Applying this to your problem

How does this relate to your particular problem.

Well, suppose $X=\Bbb{Z}/m\Bbb{Z}$, $b\in \Bbb{Z}/m\Bbb{Z}$, then let $f:X\to X$ be defined by $f(x)=ax$. If we take $a=1$, the sequence $a_n$ we get is now $b^n \pmod{m}$, which is the sequence you care about.

Then the theorem says that the sequence is always eventually cyclic, and it is cyclic if and only if there is some $N > 0$ such that $b^N \equiv 1 \pmod{m}$. You can check that this means that it is cyclic if and only if $\gcd(b,m)=1$. This is because the function $f$ is invertible if and only if $b$ is a unit mod $m$, if and only if $\gcd(b,m)=1$.

Which numbers show up is more complicated, and I don't have an answer to that question right now.

Side note

The generalization allows us to prove even cooler things. For example: The Fibonacci sequence is always cyclic mod $n$.

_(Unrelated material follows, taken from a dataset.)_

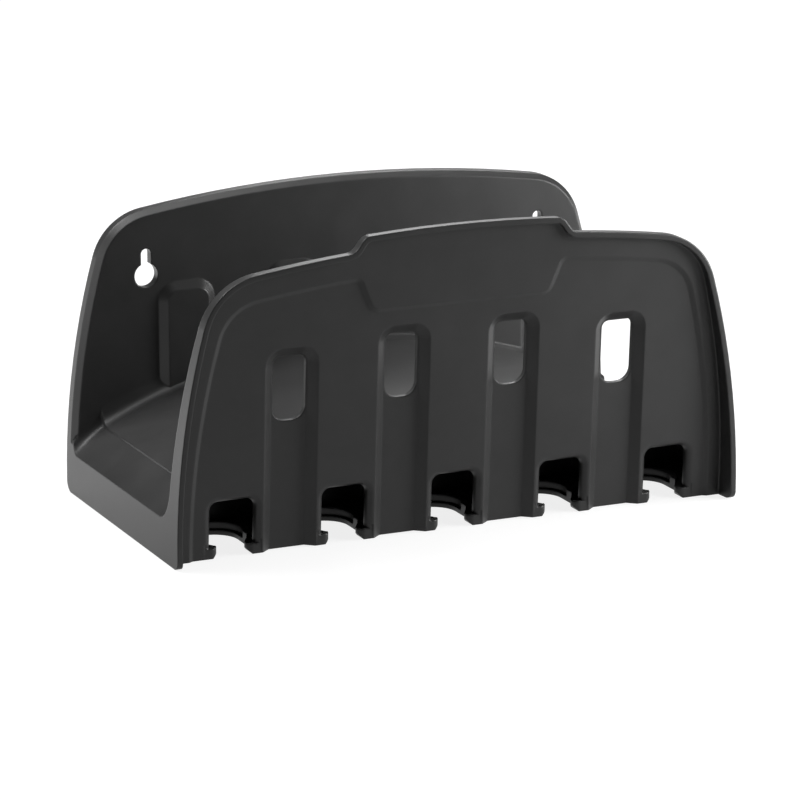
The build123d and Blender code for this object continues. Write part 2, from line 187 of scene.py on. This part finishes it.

Proof: Here let $X= \Bbb{Z}/n\Bbb{Z} \times \Bbb{Z}/n\Bbb{Z}$. Define $f:X\to X$ by $f(a,b)=(a+b,a)$. Let $a=(1,0)$. Then you can check that $f^i(a) \equiv (F_{i+1},F_i) \pmod{n}$. Therefore the sequence of values $f^i(a)$ is eventually periodic, but the values of $f^i(a)$ are pairs of Fibonacci numbers mod $n$, so if we pick out the second number in each pair, we've proved that the Fibonacci numbers mod $n$ are themselves eventually periodic.

However, $f$ is in fact invertible, with inverse $g(a,b) = (b,a-b)$. Therefore the sequence $f^i(a)$ is periodic, so the Fibonacci numbers mod $n$ are periodic.